We should assume that when a public figure is speechifying that they’re a hollywood special effect, an internet banner-ad, put up to manipulate us. Nothing more.

Once we acknowledge that the words of politicians are merely an artifact, and not necessarily anything they believe in, we are free to recognize them as such: performances. Which means that, like the words of Shakespeare, we can assess the performer and the writer separately.


(*I agree with Hicks)

(** This is also why we are unimpressed with Milo Yiannopolous, who had a “writer room” generating ‘his’ content. And they were mostly doing it ‘on spec’ – which is media for “unpaid”)

Comments

  1. Lofty says

    Thinking about “real” I’m reminded of my niece when she was just teenage. She had a cheap portable music player turned up to 11 and the sound was terribly distorted. When I chided her on the quality of reproduction she wailed “I just wanted it to sound real.” Seems like for some people “real” means “cheap, loud and in your face”.

    On the subject of oratory, I had high hopes for Australia’s prime minister Kevin Rudd from 2007, because he spoke so well. Sadly he turned out to be just another dud who thought he was god’s gift to the nation. Given a choice I refuse to listen to politicians at all now, they all disappoint in due course.

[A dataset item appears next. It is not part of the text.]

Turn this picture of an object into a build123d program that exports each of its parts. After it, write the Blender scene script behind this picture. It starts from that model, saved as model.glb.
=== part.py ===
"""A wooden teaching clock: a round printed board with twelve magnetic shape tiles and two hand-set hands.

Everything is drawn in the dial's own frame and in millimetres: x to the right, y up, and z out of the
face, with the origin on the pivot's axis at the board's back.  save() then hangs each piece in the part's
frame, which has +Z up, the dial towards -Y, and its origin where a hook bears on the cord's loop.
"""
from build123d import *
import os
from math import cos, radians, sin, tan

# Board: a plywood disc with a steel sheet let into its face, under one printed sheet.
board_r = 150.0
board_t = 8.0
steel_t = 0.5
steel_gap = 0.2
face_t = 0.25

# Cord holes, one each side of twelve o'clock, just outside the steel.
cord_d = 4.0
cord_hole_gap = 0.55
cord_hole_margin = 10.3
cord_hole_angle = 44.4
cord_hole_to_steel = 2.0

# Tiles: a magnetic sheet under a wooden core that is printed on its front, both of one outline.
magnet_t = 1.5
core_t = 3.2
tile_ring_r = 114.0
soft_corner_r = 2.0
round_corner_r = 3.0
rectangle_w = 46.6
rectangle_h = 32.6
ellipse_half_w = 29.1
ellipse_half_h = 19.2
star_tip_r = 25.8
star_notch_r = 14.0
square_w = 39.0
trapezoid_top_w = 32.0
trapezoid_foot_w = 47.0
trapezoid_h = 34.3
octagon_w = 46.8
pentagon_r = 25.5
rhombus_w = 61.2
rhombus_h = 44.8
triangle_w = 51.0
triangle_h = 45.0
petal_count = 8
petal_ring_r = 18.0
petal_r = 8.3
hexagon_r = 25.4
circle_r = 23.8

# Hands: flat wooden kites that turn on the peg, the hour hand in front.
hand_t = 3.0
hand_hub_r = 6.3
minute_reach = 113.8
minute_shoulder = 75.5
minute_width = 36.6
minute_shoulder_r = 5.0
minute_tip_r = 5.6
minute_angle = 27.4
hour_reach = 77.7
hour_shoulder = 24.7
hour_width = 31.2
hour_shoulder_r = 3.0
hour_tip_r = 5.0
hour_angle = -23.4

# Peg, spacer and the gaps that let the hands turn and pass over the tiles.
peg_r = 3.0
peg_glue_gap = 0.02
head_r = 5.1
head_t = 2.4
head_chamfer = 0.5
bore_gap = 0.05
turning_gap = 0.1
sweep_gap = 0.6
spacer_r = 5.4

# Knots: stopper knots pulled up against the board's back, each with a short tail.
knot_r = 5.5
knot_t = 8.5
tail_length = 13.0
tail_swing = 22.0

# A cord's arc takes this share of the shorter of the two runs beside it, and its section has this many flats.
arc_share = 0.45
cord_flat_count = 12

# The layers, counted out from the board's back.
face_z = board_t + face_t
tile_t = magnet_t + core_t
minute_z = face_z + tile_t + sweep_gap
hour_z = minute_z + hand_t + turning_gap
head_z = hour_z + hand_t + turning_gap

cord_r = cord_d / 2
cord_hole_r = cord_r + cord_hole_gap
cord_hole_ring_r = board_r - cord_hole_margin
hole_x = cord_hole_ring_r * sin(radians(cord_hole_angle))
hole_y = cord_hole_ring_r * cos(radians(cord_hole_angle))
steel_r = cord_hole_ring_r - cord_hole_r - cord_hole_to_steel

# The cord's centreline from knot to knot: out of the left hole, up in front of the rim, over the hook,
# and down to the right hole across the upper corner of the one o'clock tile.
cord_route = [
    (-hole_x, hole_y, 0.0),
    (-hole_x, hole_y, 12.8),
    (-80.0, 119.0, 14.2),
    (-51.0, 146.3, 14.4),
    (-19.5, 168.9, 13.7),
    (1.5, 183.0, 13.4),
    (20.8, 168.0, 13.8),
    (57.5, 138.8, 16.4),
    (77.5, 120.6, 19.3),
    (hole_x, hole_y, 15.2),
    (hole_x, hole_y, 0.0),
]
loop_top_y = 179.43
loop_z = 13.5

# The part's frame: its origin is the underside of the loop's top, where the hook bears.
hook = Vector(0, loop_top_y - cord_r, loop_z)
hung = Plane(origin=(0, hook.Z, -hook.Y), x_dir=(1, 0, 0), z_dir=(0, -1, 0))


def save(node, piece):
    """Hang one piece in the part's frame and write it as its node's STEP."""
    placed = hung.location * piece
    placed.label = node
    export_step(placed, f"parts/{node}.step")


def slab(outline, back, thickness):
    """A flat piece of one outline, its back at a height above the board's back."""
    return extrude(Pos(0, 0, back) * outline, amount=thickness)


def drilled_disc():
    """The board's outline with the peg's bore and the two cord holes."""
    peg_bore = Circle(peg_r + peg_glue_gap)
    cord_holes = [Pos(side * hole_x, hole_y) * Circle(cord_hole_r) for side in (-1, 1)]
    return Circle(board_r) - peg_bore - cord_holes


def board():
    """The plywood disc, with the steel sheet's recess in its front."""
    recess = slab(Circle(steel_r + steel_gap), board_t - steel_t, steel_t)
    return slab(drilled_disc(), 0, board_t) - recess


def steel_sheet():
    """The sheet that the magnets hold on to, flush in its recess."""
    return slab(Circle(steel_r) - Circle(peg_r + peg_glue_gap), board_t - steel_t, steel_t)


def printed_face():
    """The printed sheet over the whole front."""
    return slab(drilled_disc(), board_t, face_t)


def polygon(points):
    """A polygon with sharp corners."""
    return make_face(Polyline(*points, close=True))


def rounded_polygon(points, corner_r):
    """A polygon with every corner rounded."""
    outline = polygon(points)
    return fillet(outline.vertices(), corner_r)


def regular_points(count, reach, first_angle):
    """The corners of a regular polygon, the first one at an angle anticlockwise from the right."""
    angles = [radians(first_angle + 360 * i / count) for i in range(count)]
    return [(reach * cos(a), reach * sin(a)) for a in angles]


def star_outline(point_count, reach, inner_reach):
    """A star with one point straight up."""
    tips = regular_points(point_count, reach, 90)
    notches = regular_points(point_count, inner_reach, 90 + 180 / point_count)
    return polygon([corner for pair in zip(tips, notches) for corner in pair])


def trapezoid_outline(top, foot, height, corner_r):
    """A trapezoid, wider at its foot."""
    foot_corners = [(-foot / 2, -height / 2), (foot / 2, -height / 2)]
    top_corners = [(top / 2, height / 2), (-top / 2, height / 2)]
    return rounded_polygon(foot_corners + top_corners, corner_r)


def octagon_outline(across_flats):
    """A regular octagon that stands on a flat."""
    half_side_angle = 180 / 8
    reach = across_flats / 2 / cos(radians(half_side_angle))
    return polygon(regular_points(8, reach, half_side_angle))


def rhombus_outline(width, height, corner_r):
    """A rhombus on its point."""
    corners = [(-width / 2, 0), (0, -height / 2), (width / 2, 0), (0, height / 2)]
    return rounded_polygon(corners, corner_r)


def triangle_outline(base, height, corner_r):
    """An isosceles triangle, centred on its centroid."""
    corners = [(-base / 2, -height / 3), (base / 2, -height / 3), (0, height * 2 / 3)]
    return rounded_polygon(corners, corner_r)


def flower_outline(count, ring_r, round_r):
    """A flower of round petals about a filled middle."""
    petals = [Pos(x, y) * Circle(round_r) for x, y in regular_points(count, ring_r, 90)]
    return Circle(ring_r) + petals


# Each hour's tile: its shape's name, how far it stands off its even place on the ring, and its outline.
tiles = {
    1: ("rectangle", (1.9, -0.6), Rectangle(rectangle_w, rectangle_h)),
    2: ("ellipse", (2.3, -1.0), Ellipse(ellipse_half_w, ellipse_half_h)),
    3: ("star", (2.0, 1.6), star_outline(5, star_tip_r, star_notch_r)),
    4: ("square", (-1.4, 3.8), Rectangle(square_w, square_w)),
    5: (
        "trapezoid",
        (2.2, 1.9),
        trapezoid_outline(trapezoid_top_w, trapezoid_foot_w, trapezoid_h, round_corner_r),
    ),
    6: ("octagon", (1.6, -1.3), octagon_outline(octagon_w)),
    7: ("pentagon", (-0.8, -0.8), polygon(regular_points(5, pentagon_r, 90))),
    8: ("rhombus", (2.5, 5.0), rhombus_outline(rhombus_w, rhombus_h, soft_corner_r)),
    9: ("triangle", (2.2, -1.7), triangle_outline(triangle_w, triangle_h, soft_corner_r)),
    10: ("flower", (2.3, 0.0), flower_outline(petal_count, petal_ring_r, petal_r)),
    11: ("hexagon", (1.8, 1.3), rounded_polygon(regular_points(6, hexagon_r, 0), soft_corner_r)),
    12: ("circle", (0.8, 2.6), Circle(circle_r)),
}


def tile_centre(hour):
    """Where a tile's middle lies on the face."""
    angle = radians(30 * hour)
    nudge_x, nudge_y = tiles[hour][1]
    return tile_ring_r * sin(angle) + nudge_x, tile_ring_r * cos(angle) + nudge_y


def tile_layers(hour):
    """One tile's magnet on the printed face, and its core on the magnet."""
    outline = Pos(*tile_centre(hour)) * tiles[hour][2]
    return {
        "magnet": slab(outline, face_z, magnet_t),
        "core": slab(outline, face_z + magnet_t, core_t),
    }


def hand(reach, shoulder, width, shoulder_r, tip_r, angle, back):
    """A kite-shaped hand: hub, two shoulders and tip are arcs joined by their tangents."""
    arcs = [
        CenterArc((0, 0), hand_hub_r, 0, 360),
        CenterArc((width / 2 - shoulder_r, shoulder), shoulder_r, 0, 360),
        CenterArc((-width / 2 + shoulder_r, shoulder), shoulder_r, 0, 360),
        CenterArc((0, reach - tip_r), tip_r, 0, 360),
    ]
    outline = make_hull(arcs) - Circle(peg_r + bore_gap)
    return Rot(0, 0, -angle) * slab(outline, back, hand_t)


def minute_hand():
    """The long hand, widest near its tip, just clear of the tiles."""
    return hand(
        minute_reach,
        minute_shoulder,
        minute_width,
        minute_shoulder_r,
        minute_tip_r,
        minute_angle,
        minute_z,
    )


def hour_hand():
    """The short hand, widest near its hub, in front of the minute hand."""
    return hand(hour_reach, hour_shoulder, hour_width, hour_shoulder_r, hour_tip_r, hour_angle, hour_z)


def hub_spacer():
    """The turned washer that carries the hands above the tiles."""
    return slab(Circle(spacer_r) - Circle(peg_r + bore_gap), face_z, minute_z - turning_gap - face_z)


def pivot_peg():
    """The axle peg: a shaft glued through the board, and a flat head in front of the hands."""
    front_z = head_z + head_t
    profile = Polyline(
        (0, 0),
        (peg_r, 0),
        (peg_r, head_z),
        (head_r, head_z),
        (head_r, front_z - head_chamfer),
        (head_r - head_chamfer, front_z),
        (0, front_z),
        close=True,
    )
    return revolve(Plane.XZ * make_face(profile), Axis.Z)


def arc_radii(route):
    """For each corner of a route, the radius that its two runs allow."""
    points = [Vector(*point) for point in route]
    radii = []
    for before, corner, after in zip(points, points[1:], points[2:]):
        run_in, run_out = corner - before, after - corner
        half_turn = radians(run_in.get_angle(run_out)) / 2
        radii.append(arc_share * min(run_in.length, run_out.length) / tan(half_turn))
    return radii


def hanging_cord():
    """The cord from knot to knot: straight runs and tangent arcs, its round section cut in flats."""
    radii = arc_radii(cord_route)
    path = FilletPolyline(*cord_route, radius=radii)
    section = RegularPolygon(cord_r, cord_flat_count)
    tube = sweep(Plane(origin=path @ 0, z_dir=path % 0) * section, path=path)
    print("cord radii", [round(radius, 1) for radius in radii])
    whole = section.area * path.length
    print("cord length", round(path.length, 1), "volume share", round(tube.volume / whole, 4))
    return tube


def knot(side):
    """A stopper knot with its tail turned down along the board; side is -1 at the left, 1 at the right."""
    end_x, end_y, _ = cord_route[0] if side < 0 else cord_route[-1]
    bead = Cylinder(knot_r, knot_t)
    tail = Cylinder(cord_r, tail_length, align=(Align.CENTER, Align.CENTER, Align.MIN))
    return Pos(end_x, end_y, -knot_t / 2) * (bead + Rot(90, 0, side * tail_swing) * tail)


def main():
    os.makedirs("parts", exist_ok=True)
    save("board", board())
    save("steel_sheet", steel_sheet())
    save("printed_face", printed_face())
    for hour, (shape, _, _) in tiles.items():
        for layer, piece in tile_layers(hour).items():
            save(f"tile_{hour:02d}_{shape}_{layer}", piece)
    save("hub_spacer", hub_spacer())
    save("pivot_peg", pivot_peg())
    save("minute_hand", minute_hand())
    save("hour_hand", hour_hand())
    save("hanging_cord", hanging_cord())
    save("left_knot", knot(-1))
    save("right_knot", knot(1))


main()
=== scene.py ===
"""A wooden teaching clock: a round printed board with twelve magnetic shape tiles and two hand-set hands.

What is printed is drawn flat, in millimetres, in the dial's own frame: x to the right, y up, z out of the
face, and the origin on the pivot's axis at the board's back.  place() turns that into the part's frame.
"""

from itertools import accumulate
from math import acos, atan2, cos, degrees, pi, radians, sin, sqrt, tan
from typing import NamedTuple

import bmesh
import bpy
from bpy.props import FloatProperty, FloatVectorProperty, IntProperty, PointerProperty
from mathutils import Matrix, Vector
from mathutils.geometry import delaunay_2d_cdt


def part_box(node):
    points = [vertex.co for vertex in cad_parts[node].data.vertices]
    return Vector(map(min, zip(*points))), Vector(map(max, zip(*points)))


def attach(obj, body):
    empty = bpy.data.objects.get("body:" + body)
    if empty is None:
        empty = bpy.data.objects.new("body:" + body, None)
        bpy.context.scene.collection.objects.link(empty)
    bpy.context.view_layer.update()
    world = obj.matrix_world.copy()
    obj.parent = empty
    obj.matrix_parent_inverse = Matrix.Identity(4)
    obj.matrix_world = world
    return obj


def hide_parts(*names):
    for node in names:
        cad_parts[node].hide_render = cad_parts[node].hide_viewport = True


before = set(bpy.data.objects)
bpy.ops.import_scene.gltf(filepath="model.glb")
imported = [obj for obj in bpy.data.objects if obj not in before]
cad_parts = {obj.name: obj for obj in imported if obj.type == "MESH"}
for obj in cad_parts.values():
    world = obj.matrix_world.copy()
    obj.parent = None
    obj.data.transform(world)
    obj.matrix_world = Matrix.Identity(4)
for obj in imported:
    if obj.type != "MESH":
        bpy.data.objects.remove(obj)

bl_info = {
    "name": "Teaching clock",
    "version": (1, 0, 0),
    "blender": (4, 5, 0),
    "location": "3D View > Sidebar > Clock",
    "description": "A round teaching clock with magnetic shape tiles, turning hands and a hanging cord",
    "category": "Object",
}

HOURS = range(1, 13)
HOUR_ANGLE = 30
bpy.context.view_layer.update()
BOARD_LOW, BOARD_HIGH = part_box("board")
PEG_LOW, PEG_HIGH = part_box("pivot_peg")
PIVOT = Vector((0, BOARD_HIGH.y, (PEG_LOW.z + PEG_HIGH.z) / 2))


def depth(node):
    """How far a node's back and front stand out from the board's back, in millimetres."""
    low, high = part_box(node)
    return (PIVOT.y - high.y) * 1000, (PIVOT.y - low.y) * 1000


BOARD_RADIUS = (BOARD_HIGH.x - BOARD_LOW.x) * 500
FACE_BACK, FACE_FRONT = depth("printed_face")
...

  2. Pierce R. Butler says

    Good writing takes a serious amount of time. So does modern politicking – and, if done right, modern administration/legislation.

    Assuming the words reflect the topic at hand accurately and the speaker’s proposed solution(s) honestly, I have no qualms about supporting politicians who hire writers so they can do the rest of their jobs with diligence, as compared to those who put in hours every day in creating multiple drafts of selling themselves while paying no attention to actually accomplishing things.

  3. says

    Pierce R. Butler@#2:
    Assuming the words reflect the topic at hand accurately and the speaker’s proposed solution(s) honestly, I have no qualms about supporting politicians who hire writers so they can do the rest of their jobs with diligence

    Oh, I completely agree.
    I’d be super impressed if a politician walked up to the podium and said “I’ve got Lin-Manuel Miranda here to give you an update on our proposed policies. I’ll let him wow you and I’ll have my policy team come do a panel Q&A afterward. In the meantime I’m got to thrash those idiots in the Pentagon over their budget audit. Take it away, Lin-Manuel!!!!”

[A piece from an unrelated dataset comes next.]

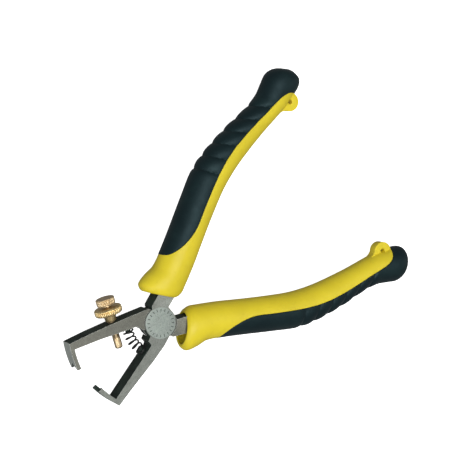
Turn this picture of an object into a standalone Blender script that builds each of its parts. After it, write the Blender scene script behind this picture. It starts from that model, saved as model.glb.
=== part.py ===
"""End wire-stripping pliers with a lap joint, an opening spring, a brass adjusting
screw with its lock nut, and two moulded grips.

The pliers lie flat: +Z is square to the flat side, +X runs from the jaws to the
handles and the origin is the centre of the rivet's back face. Each lever is drawn
straight along its own X, with +Y on the outer side of its handle. The rear lever is
the mirror image, turned the other way about the pivot.
"""
import math

import bmesh
import bpy
import numpy as np
from mathutils import Matrix, Vector

MM = 0.001
GAP = 0.3 * MM                      # clearance between neighbouring pieces

# Lap joint and steel levers
HALF_OPENING = math.radians(25.74)  # each lever's angle to +X with the handles open
HALF_STEEL = 4.3 * MM               # half the thickness of the forgings
MID_Z = HALF_STEEL                  # height of the tool's middle plane
BOSS_RADIUS = 6.8 * MM
POCKET_RADIUS = BOSS_RADIUS + GAP
RIVET_RADIUS = 2.6 * MM
RIVET_HEAD_RADIUS = 3.7 * MM
RIVET_HEAD_DEPTH = 1.1 * MM
TANG_HALF_THICKNESS = 2.2 * MM
TANG_START = 14.5 * MM
TANG_END = 82.0 * MM

# Bypassing hooks, concentric with the pivot: the front one passes inside the rear one
FRONT_HOOK_RADII = (35.6 * MM, 37.4 * MM)
REAR_HOOK_RADII = (37.7 * MM, 39.4 * MM)
HOOK_ROOT_DEG = 180.4
HOOK_TIP_DEG = 163.6
NOTCH_DEPTH = 3.0 * MM

# Adjusting screw, in the rear lever's arm
SCREW_POINT = (-18.5 * MM, 1.5 * MM)    # a point on its axis
SCREW_LEAN = math.radians(7.5)          # its axis leans this much from the lever's Y
SHANK_RADIUS = 1.6 * MM
SHANK_END = 5.6 * MM                    # rounded end, below SCREW_POINT
HEAD_RADIUS = 3.9 * MM
HEAD_BOTTOM = -12.9 * MM                # heights along the axis, minus is outwards
HEAD_TOP = -16.2 * MM
NUT_RADIUS = 5.75 * MM
NUT_TOP = -12.3 * MM
NUT_FLANGE_BOTTOM = -9.2 * MM
NUT_NECK_RADIUS = 2.6 * MM
NUT_BOTTOM = -6.4 * MM
NUT_FOOT_RADIUS = 2.25 * MM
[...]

    With some exceptions (I believe that Obama is actually a very good speaker and writer and if he wanted to write all his own speeches, he’d do a great job of it) most of the politicians use of speechwriters and speechifying technology is to make them look smarter or wiser and more articulate than they are. That’s deceptive. Yes, I understand that “all politicians are deceptive” but I still don’t have to like it.

  4. says

    Lofty@#1:
    “I just wanted it to sound real.”

    That’s super interesting!!! I hesistate to try to translate but “it should sound like I want it to sound!” maybe? I encounter that every so often when people comment on artworks: “it should be like this, and that, and the other” – i.e: it should look like it would if I did it, assuming I knew how to do that.

  5. Lofty says

    I suspect “real” meant feeling like you’re in the actual presence of the noise music makers themselves. I’ve only been to one rock concert ever (Pink Floyd) and stood in the back row with my fingers firmly inserted in my ears. I only went because my older brother bought me a ticket. Nearly every other patron lapped up the brain altering din and added as much of their own as they could. Mass hysteria is a powerful thing and good orators know this very well.

    Oh and I still enjoy Pink Floyd, played at non damaging volume. The Wall is good stuff.

  6. Lofty says

    I suspect I’m overthinking things and “real” has been substituted for “authentic” by the advertisers that poison childrens minds. When I was a kid you didn’t have such dumbing down!

  7. Pierce R. Butler says

    On further reflection: consider a (rather idealized) politician who, in the course of a day: sits on a committee investigating an agency’s problematic personnel policies; formulates a budget proposal; attends a hearing on proposed laws; responds to constituent concerns; and gives a public talk somewhere.

    In every one of those cases, the quality of the work done depends on staff support – the background briefing, the fine-print reading, the specialist’s advice, the red-tape cutting, the covering-three-points in six minutes. Can anybody reasonably expect one person to do all that alone – and do it, all of it, right – day after day?

    While I personally feel better about someone who can and does dig into the details at need, the do-it-all-yourselfer (as some say Jimmy Carter tried to be) ends up rather ineffectual all around. Somebody who can competently select and manage a good team does in fact represent more than an average individual, and I don’t agree that we should demand exceptions to that strategy in the public-presentation realm.

  8. says

    Pierce R. Butler@#9:
    Somebody who can competently select and manage a good team does in fact represent more than an average individual, and I don’t agree that we should demand exceptions to that strategy in the public-presentation realm.

    I agree. But yet, we have a carnival barker as the republican nominee.

    I guess my complaint boils down to “why do we expect rhetoric”? We really should expect excellence and – unless your job is rhetoric, leave the performances to the specialists.

    If I am elected president, I will not give any speeches. I will approve the work of my speechwriter’s room (who will be the best I can find) and turn it over to my delivery team, who will work with appropriate entertainment experts to deliver the speech. So I’ll have Daffy Duck deliver some speeches, John Lithgow deliver any speeches about red lectroids, and so forth, as appropriate. That would actually be kind of awesome: let entertainment stars vie to do the best job. “And now, Adele will deliver my speechwriting team’s interpretation of my policy on how heartbreaking these mass shootings are.”

  9. Pierce R. Butler says

    … we have a carnival barker as the republican nominee.

    One who at least makes it very easy to tell which words came from a pro and which from his own fetid brain.

    That would actually be kind of awesome: let entertainment stars vie to do the best job.

    And it would also leave you more time to stroke your white Persian cat and plot diabolically.